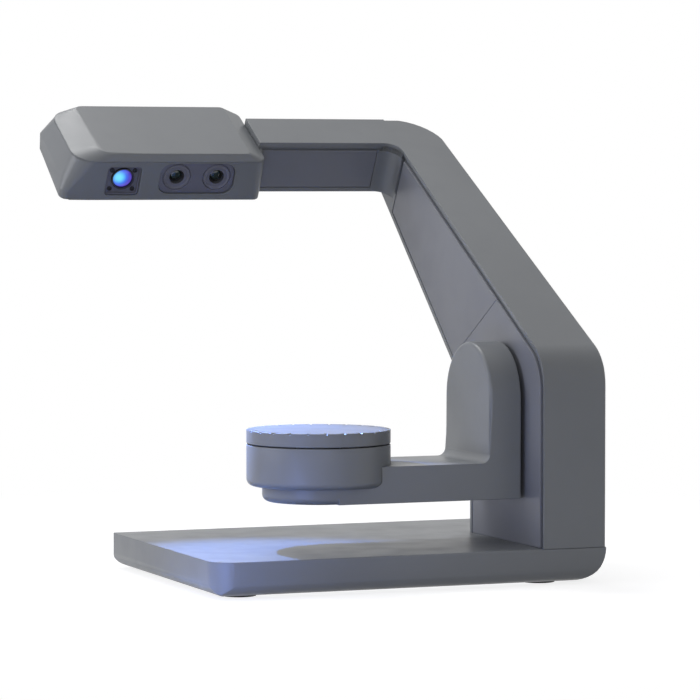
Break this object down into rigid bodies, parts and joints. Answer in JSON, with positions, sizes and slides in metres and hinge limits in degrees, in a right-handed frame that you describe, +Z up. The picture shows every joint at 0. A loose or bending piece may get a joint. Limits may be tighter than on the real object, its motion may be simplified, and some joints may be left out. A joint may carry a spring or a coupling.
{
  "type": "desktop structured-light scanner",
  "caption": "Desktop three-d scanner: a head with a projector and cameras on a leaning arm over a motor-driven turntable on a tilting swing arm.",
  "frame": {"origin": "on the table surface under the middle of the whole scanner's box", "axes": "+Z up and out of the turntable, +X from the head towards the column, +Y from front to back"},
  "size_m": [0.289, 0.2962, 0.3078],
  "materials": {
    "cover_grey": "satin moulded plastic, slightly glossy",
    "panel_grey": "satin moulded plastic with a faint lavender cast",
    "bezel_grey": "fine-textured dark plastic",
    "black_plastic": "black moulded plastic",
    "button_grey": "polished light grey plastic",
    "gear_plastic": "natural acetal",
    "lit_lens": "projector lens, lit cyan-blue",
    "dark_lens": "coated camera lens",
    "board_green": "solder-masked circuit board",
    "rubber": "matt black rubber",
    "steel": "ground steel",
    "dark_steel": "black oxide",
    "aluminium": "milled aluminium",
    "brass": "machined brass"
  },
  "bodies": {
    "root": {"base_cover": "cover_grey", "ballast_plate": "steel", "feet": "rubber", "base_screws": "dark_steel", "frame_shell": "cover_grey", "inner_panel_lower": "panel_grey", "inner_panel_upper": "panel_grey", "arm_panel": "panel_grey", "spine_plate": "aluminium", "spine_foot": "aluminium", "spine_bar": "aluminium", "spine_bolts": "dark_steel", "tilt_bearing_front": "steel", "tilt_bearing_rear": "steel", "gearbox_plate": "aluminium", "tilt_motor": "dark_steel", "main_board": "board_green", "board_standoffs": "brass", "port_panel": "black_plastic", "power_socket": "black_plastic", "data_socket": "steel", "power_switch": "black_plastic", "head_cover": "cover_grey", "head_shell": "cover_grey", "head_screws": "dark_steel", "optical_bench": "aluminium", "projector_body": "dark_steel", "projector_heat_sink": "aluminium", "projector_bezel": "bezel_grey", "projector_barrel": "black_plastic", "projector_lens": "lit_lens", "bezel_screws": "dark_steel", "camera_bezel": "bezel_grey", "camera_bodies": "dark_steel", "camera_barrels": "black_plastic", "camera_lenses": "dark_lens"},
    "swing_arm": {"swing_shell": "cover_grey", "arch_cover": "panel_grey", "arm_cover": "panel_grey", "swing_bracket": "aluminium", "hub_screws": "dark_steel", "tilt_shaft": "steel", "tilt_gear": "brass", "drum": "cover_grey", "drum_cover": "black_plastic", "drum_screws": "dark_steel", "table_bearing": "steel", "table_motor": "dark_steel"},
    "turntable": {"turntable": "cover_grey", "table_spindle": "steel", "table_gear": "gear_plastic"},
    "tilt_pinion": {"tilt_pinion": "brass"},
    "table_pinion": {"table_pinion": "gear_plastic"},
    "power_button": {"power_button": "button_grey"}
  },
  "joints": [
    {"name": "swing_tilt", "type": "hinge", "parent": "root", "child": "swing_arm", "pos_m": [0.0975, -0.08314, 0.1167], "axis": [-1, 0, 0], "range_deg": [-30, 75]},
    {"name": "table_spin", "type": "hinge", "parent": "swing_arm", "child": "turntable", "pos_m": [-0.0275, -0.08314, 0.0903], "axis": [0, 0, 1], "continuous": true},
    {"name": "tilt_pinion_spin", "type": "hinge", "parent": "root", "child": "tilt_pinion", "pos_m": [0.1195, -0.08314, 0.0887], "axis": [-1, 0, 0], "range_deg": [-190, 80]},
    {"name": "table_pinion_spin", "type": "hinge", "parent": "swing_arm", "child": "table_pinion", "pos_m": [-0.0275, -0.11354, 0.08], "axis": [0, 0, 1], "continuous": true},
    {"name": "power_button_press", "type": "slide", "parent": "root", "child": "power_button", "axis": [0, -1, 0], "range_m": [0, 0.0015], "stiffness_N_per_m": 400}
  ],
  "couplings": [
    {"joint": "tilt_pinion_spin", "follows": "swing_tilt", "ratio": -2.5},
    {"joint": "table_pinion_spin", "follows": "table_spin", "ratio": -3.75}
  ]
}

* * * * * * * * *

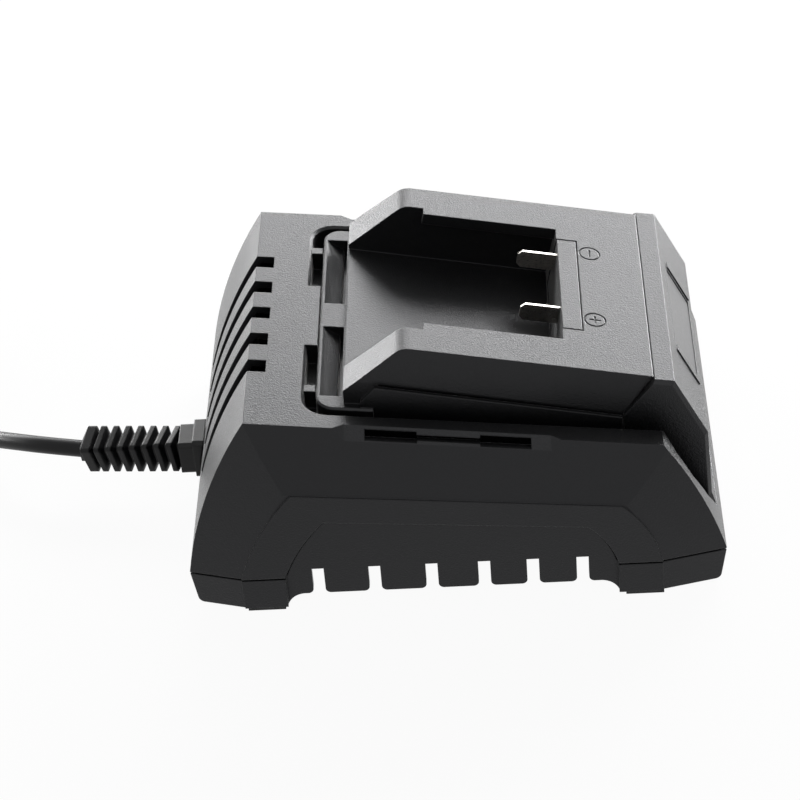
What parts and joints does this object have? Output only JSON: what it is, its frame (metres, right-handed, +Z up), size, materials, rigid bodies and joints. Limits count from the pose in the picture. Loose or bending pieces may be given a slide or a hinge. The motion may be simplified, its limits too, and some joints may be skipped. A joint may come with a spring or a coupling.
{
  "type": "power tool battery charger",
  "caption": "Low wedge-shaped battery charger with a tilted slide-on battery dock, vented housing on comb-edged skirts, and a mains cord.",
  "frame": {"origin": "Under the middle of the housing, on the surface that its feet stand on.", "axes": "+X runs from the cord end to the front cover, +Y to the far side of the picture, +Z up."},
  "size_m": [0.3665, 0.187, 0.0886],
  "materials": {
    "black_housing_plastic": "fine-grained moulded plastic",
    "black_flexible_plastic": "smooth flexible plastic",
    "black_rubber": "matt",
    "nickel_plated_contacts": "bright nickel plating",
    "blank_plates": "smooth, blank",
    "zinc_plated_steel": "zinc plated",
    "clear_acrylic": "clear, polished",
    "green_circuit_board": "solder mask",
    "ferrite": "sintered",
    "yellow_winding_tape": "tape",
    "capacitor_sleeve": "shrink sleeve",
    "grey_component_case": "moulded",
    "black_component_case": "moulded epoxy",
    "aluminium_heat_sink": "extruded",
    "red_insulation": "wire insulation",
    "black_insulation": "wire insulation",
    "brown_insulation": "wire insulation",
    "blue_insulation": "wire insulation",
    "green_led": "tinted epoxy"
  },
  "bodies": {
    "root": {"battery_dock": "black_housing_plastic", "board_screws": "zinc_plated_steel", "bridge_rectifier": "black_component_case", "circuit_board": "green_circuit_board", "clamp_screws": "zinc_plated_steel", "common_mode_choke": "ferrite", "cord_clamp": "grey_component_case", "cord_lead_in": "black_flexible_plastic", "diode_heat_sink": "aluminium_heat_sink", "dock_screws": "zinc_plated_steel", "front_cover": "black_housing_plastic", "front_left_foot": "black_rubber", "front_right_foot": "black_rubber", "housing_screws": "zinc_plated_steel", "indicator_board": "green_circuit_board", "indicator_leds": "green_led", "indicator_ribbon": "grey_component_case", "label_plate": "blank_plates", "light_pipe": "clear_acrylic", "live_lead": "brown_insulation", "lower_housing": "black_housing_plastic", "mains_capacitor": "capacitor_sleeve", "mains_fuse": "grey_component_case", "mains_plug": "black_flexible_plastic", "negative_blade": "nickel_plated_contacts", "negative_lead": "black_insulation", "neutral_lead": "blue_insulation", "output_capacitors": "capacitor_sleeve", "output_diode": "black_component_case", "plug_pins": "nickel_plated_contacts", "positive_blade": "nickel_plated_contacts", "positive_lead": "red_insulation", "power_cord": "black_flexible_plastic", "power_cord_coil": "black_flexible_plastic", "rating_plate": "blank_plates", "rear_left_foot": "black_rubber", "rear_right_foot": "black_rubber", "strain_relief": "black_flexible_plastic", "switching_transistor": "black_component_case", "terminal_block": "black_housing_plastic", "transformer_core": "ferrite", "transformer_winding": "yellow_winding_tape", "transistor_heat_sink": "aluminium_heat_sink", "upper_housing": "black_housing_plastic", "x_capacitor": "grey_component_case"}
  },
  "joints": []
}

* * * * * * * * *

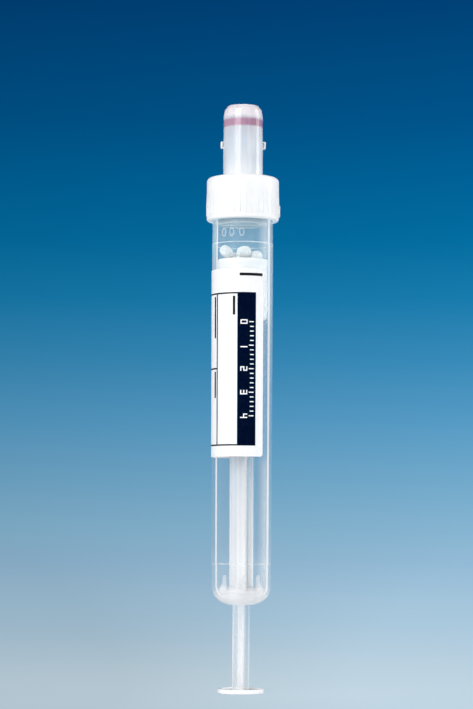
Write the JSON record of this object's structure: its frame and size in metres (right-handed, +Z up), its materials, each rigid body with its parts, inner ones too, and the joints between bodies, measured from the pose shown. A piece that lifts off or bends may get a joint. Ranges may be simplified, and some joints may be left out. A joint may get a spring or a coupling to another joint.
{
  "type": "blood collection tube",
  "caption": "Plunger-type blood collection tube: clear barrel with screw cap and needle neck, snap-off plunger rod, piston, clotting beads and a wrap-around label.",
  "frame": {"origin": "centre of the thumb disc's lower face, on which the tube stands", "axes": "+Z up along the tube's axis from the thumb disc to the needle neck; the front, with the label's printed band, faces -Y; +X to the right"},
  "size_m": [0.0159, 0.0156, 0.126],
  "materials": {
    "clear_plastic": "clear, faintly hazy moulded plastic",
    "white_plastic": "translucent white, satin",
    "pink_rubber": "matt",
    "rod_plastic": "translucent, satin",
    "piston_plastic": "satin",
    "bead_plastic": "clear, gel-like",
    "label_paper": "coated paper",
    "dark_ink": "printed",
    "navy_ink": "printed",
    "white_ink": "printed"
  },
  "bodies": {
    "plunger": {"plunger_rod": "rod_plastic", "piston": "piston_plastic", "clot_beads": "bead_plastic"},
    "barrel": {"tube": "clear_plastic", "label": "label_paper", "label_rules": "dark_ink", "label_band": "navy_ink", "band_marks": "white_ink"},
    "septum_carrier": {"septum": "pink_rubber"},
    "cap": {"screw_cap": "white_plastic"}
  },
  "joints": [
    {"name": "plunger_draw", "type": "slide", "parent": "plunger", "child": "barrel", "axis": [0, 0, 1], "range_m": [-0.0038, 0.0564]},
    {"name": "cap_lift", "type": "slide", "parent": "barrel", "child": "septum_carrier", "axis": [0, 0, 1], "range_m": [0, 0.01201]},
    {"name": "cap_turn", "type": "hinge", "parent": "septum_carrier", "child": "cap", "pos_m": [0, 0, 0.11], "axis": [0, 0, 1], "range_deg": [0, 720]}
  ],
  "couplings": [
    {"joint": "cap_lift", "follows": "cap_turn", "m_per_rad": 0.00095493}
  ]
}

* * * * * * * * *

Sift the material for lines with the string "bending". Copy each one found.

Break this object down into rigid bodies, parts and joints. Answer in JSON, with positions, sizes and slides in metres and hinge limits in degrees, in a right-handed frame that you describe, +Z up. The picture shows every joint at 0. A loose or bending piece may get a joint. Limits may be tighter than on the real object, its motion may be simplified, and some joints may be left out. A joint may carry a spring or a coupling.
What parts and joints does this object have? Output only JSON: what it is, its frame (metres, right-handed, +Z up), size, materials, rigid bodies and joints. Limits count from the pose in the picture. Loose or bending pieces may be given a slide or a hinge. The motion may be simplified, its limits too, and some joints may be skipped. A joint may come with a spring or a coupling.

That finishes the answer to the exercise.